Now, if these facts be admitted, it is very clear that rail roads and canals, in order to be profitable to their proprietors, require the existence of that state of things which produces the most numerous exchanges of bulkly articles. And what is that state of things? Clearly, foreign commerce, which, by creating a demand for foreign productions, carries with it a demand, as inseparable as cause and effect, for our agricultural productions. It is all folly to cry out that foreign nations will not buy of us. The reason they do not buy more than they do, is because we refuse to buy of them, and the more we refuse to buy of them, the more do we put it out of their power to buy of us. It is our own fault that the exports of our agricultural products are not one hundred millions of dollars annually, instead of fifty.

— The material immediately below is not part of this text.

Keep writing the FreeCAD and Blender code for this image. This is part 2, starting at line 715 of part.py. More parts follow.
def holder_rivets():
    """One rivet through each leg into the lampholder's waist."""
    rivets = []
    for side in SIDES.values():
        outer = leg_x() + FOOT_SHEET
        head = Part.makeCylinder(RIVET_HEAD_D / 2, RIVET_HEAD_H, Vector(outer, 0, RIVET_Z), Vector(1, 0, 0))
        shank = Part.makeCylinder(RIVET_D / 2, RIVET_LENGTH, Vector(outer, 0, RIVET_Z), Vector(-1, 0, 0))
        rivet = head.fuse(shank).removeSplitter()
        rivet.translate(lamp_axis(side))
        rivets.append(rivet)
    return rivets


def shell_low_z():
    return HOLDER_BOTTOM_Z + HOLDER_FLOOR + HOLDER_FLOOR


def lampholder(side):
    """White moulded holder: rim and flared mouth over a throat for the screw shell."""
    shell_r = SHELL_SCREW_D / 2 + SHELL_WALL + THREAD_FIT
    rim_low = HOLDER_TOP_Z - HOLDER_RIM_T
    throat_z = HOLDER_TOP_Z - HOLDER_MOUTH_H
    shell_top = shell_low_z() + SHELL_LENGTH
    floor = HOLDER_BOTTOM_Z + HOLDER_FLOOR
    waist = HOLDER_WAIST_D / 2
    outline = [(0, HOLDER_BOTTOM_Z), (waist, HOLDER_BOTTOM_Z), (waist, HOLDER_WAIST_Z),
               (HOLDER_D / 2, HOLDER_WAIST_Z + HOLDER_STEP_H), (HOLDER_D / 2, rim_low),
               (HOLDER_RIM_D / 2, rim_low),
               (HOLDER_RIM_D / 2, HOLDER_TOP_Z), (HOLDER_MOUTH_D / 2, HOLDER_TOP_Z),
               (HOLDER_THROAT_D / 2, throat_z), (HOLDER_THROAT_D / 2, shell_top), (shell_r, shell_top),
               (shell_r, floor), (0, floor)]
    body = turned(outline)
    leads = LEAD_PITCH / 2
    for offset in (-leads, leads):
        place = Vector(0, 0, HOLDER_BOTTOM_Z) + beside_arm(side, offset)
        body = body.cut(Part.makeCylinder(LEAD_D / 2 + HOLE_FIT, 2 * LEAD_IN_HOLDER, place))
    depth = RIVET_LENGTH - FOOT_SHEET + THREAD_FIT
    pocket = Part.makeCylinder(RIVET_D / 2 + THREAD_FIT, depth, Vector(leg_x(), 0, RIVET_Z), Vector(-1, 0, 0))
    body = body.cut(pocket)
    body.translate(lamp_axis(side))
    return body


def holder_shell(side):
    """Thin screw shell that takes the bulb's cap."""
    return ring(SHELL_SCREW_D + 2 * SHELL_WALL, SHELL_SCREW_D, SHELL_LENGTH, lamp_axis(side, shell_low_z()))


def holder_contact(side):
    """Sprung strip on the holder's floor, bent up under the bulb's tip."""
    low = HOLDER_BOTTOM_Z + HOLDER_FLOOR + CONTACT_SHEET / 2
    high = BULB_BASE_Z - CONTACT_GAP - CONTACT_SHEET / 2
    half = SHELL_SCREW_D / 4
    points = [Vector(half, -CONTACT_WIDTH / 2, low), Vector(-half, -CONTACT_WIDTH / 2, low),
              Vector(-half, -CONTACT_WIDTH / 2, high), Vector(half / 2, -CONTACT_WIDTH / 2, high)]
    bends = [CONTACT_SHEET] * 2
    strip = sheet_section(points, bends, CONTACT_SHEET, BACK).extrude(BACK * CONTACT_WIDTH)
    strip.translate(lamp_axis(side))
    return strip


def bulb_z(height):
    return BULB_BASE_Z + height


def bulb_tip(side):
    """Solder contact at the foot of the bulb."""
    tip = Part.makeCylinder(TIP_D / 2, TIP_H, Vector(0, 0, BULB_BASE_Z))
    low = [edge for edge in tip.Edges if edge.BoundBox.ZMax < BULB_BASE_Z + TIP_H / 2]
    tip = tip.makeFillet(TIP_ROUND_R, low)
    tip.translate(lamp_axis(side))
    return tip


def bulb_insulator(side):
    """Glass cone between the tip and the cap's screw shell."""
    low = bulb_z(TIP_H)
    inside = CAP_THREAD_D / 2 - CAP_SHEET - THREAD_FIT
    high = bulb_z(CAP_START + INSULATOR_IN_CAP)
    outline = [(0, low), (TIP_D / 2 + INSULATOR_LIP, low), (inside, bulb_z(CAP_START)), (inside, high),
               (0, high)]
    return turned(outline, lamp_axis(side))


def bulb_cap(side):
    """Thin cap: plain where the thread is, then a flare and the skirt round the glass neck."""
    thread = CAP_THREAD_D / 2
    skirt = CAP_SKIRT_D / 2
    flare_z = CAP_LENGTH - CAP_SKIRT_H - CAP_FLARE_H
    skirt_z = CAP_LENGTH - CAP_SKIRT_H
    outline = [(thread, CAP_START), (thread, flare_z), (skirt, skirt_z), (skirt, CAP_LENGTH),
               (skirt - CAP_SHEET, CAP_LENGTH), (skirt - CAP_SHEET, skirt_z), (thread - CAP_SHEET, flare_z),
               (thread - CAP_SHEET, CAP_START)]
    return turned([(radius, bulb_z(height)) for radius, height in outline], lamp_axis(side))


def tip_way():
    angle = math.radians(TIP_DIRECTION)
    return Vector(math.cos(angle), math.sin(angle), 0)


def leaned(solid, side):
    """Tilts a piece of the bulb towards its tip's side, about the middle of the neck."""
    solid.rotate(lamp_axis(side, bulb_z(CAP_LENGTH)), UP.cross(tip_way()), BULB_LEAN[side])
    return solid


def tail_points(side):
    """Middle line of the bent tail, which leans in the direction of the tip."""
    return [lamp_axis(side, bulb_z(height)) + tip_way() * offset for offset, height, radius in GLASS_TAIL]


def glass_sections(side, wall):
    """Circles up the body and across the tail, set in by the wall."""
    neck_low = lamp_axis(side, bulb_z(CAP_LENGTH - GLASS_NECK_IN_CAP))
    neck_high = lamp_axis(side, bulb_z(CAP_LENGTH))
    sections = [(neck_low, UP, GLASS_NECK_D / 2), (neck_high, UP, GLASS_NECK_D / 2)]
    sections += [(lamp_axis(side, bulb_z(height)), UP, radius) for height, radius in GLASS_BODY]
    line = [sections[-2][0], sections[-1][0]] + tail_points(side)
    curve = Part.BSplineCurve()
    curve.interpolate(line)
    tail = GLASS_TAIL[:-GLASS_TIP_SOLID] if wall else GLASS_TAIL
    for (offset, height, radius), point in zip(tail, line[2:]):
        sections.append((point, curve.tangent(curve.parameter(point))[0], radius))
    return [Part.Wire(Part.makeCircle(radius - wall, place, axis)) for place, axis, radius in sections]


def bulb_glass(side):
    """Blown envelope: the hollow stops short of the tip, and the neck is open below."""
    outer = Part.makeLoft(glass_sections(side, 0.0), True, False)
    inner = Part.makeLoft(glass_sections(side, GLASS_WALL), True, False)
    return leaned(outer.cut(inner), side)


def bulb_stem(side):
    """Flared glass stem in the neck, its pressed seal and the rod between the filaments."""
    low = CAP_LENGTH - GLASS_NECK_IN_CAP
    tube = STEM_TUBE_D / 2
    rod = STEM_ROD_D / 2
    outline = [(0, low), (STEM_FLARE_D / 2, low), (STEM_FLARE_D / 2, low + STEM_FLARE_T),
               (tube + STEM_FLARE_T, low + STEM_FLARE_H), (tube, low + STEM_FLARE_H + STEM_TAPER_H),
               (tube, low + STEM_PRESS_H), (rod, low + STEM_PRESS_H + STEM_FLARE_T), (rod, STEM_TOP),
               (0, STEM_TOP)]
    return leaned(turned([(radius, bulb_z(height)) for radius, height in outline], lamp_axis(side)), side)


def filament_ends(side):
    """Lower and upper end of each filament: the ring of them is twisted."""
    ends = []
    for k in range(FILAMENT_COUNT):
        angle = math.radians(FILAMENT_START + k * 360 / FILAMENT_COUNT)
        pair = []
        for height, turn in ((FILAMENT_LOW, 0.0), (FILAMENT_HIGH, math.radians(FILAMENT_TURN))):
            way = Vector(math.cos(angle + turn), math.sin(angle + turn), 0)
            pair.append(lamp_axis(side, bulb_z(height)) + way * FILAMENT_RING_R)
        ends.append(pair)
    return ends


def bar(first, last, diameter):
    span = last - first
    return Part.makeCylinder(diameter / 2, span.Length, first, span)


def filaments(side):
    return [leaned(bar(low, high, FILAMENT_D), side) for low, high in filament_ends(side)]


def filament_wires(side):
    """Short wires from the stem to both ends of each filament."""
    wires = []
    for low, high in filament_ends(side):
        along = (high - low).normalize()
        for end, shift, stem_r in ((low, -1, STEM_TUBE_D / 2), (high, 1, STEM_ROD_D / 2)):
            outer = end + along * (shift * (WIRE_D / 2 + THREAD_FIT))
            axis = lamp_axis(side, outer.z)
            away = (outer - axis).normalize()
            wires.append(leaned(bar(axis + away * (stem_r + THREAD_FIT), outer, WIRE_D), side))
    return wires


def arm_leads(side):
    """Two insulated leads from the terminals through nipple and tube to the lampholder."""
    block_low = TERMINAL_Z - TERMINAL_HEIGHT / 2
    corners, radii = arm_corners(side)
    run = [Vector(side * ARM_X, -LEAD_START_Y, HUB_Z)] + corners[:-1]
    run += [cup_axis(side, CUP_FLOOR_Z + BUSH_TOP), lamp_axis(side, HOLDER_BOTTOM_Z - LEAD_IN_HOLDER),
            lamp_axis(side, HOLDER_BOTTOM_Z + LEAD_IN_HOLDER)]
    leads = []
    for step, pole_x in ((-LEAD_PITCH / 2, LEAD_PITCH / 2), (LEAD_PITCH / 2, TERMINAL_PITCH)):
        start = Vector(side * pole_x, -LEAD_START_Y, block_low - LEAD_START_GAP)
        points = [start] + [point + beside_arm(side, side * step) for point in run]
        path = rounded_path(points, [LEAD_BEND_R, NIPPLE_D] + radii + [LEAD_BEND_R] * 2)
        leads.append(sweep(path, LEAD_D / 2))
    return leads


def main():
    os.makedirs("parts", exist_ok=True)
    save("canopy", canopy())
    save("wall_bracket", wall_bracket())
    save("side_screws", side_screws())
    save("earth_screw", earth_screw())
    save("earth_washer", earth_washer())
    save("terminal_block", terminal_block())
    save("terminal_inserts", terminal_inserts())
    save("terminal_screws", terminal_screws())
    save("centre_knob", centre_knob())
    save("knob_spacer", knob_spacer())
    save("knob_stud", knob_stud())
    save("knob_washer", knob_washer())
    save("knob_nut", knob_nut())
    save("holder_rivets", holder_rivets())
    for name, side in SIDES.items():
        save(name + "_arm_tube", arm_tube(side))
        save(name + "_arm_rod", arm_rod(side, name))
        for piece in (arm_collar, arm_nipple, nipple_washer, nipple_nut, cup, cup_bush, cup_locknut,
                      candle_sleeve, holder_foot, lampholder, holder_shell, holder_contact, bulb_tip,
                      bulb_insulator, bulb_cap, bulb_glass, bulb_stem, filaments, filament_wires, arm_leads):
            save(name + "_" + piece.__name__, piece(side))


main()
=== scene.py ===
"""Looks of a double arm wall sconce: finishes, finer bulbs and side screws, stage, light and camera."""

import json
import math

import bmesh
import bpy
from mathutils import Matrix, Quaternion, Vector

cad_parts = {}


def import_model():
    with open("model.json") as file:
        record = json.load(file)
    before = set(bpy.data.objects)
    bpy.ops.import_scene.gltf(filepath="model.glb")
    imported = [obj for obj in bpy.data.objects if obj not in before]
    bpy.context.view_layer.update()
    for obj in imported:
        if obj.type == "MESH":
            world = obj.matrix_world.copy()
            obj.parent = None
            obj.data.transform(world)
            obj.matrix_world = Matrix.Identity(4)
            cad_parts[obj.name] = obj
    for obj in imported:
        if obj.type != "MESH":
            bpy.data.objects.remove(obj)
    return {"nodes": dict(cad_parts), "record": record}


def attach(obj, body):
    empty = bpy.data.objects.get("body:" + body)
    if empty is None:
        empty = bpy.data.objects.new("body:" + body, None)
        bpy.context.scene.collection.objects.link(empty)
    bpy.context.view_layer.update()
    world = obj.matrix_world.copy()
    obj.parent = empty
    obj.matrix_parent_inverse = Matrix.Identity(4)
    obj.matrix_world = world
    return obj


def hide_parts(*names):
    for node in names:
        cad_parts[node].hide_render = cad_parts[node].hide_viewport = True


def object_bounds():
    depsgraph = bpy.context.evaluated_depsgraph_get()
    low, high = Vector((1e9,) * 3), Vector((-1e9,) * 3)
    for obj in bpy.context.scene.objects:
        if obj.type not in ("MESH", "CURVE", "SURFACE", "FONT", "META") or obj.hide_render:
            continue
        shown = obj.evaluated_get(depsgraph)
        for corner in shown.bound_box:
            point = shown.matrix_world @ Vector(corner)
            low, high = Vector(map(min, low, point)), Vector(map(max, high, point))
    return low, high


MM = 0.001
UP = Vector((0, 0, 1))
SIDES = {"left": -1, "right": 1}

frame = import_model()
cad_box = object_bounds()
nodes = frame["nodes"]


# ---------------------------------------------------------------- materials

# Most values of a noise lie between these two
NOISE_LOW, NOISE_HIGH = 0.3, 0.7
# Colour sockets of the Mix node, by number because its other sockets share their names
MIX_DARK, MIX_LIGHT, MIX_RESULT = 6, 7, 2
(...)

It is no answer to this proposition to say, that the home trade calls for rail roads and canals; for if we understand the views of the authors of the “American System,” their project is, to let every state and county and village have a portion of its blessings. In some of the reveries of these philosophers, they have imagined the “American System” to be plastered all over the country, studding the surface of each state with manufacturing villages, and bringing the consumer along side of the producer. Indeed the work is already advancing. In Pennsylvania and Kentucky, meetings of manufacturers have already been held, adopting the system, in particular villages and counties, upon the professed ground that it is injurious to the public interests to import from another state or town, articles which can be made on the spot, and which, by the by, never would be imported unless they could be had cheaper or better. Now, we humbly ask any intelligent man, who is capable of thinking on the subject, whether the “American System” is not adverse to the Internal Improvement policy, and whether it is not a capital error, to suppose that canals and rail roads are called for by that state of things which places the manufacturer along side of the farmer? Even supposing that manufactories should generally be located in New England, canals and rail roads would not be needed to convey to that section of country the cotton and wool and flour of the Southern and middle states. The ocean and the rivers afford already ample means of a cheap communication. We therefore think that the advocates of internal improvement have made a great mistake in connecting their policy with that of the tariff party, who, if their plan should succeed to its full extent, would require no artificial roads and canals to carry on their concerns.